Later, my guide explains how his clan protected him one night in Djibouti. He was in the neighboring country on a work assignment, but he had no money, so he slept on the beach. In the middle of the night, Mohamed says he woke to hear three Djiboutian soldiers discussing how they would drop a boulder on his head. Why they wanted to kill him is a mystery, but it isn’t surprising in these parts. “I knew I had a relative who owned a guest house in the town, so I went there,” Mohamed continues. “I woke him, and I said to him, ‘I am your relative, I come from such and such clan, and my uncle is so and so.’ ” The distant relative was unmoved. “I told him, ‘My security is threatened, and I need a place to sleep. I can sleep inside on the floor if you just let me in.’ ” Finally he agreed, and Mohamed slept safely.

A new house in Gibeley. Somaliland was rebuilt after most of its buildings were destroyed in the Somali civil war

I stay for three weeks in Hargeysa. It has been rebuilt since Barre’s bombardment and looks a lot like Tucson, Ariz. The garden behind my hotel is the haunt of men with ideas. I meet politicians, poets, activists, and businessmen. They drink tea and converse in the style of many Italians I know. They’re merry, grave, or excited, and sometimes arguments flare. Many have just returned to their country after fleeing in the 1980s. These members of the Somali diaspora are invariably progressive, and they don’t speak of clans, except to complain.

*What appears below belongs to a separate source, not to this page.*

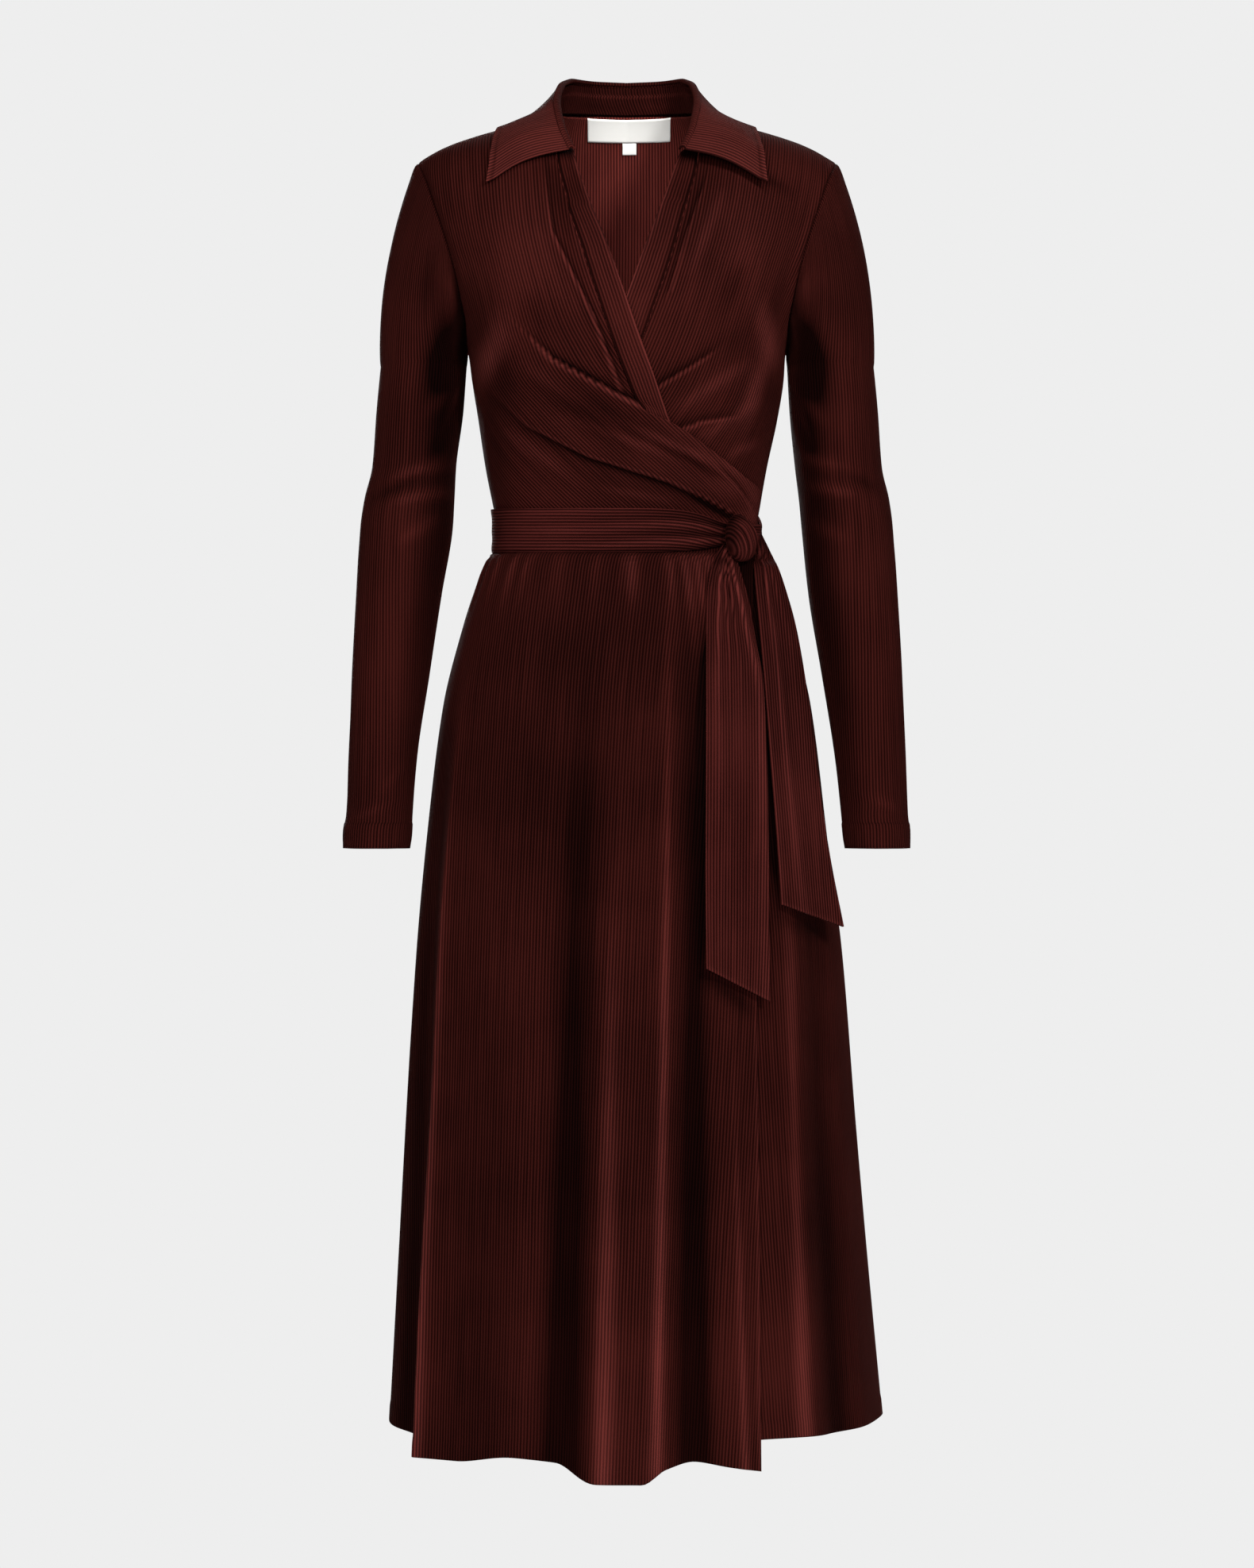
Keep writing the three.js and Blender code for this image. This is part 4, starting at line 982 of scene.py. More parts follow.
OVER_CUT = FrontCut(
    side=Side.WEARER_RIGHT,
    edge=((0, 109, -358), (0.07, 114, -325), (0.13, 100, -313), (0.22, 75, -294), (0.3, 54, -279),
          (0.37, 36, -268), (0.42, 12, -257), (0.5, -3, -228), (0.62, -23, -172), (0.72, -37, -129),
          (0.84, -54, -73), (0.91, -61, -41), (0.95, -63, -20), (1, -62, 9)),
    band_edge=((0.42, 34, -264), (0.5, 19, -222), (0.62, -1, -166), (0.72, -16, -124), (0.84, -33, -77),
               (0.91, -43, -45), (0.96, -46, -28), (1, -47, -16)),
    pleats=(
        Pleat(((-78, -200), (-61, -217), (-34, -232), (0, -250), (38, -266)), 6.5, 24, 6,
              onset=-0.35, full=0.5),
        Pleat(((-120, -236), (-84, -272), (-34, -298), (34, -320), (66, -334), (100, -352)), 4.2, 15, 8,
              upper_on_top=True),
        Pleat(((-73, -38), (-63, -109), (-28, -181), (-5, -241)), 3.8, 7, 5),
        Pleat(((70, -300), (90, -318), (106, -338)), 2.4, 9, 7),
    ),
    # the creases stand out or sink in, with painted light and shade to match; the deep one from (50, -330)
    # to (112, -360) is a painted shadow at the end of the second pleat
    creases=(
        Crease((-96, -215), (30, -300), 1.1, 6.0), Crease((-60, -262), (60, -306), 1.2, 5.0),
        Crease((-20, -262), (84, -308), 1.3, 4.0), Crease((-118, -262), (-30, -330), 0.9, 6.0),
        Crease((-58, -60), (-14, -196), 1.0, 4.0), Crease((-130, -170), (-92, -262), -1.0, 9.0),
        Crease((20, -286), (96, -322), -1.3, 3.5), Crease((-40, -322), (50, -338), 0.8, 4.0),
        Crease((50, -330), (112, -360), -2.4, 3.2),
    ),
    # patches of painted light and painted shade; the dark one at (-60, -26) is a painted shadow under the
    # collar's corner
    patches=(
        Patch((108, -336), (9, 22), 0.8), Patch((64, -286), (34, 13), 0.3, -38),
        Patch((-84, -130), (34, 60), 0.18, 12), Patch((-122, -250), (16, 80), -0.45),
        Patch((-60, -190), (34, 16), -0.3, -30), Patch((98, -300), (20, 24), 0.7, -40),
        Patch((-20, -320), (60, 14), -0.15, -12), Patch((-60, -262), (30, 12), 0.2, -40),
        Patch((-60, -70), (9, 40), -0.3, 20), Patch((-118, -212), (13, 28), 1.8, -20),
        Patch((-60, -26), (12, 9), -1.5), Patch((-21, -264), (36, 13), -0.65, -32),
        Patch((-40, -262), (70, 40), -0.16, -30),
    ),
    slopes=((-400, 1.12), (-240, 1.05), (-200, 0.8), (-150, 0.42), (-110, 0.25), (-50, 0.1), (40, 0.06)),
    columns=128, rows=132,
)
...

“It’s primitive gangsterism,” says Ali Hassan Osman, a businessman who settled in Toronto 20 years ago. He met a white Christian woman there and married her. His son doesn’t speak Somali. When Osman is annoyed with the slow service, he asks the waiters, “What is this, Jamaica?” He doesn’t think bloodlines should matter anymore.

Abokor is the hotel concierge. During my stay, his wife gives birth to their first child, a son. “I have named him Jibril Abokor Isaaq!” he tells me. “People can’t believe it, because Isaaq is really my last name, and it’s also the main clan of Somaliland. And Jibril Abokor is a subclan of Isaaq. So his name is after my subclan and my clan!” It’s like an American naming his baby Cambridge Boston Ireland.

My friend Mark’s claim that clans can work out their own problems proves to be correct here. One of the regulars in the hotel tea garden is Somaliland’s only psychiatrist, Omar Dihoud. He co-founded one of the rebel groups that ousted Siad Barre in 1991. Dihoud is a natural born storyteller and always has one ready for me when we meet. The best is the tale of how he helped to disarm his subclan after 1991. Somalilanders who had fought against Barre turned against one another once the dictator was gone. They were all members of the Isaaq clan but from different subclans. “There were many young people armed with Kalashnikovs,” says Dihoud. “They used to shoot each other, and it was very dangerous to travel from place to place. There were more than 30 checkpoints between Berbera and Hargeysa.”

One day in the middle of this chaos, the elders of Dihoud’s subclan invited him to a brainstorming conference. One of their boys had killed three men from another subclan, and the elders from that subclan demanded justice. How would these elders prevent such things in the future, and how could they convince their violent young men to give up their arms? “I am a psychiatrist,” Dihoud remembers telling them. “And as I am a psychiatrist, I know we are all paranoid after the war. We are all traumatized. We had blood on our hands. We fought against a dictator, and we killed each other. So everybody is paranoid that somebody is following him. And we think that if we give up the arms, other tribes will attack us. Let us disarm ourselves and give the arms to the government.”

The sultan of Dihoud’s subclan, whose authority could be compared to Native American tribal chiefs, ordered the boys to join the army. Other sultans across the region issued the same orders, and now Somaliland’s small government has a huge, unified army. (Click here to hear Dihoud tell this story.)

In matters of love, clan elders are less popular judges. One man tells me he was never permitted to marry a Midgan woman because his clan considered Midgans inferior. Somaliland’s own Romeo and Juliet is the legend of Hothan and Elmi Boderi. Residents look to the sky with wonder in their eyes when they speak these names, but no one could properly explain the tale to me until, by chance, Hothan’s son drove me to the coast. Abdisalam Mohamed Shabeelleh says his mother was a member of a noble clan. About 60 years ago, when the late Hothan was 12 years old, she went into a bakery in her village to buy cookies. There she met the owner, a middle-aged man named Elmi Boderi. It was love at first sight for Elmi, but because of her youth and noble blood, he was not allowed to speak to Hothan. For months he didn’t eat or sleep; all he did was recite mad love poems in the streets. And then he died.

Romance may not have changed with the times. I ask Abokor, the new father, whether his family cared what clan his wife belonged to. “If I bring to my family [someone from] some other clan as a wife, they will not bother me,” he says. “Although my wife and I are in the same clan.”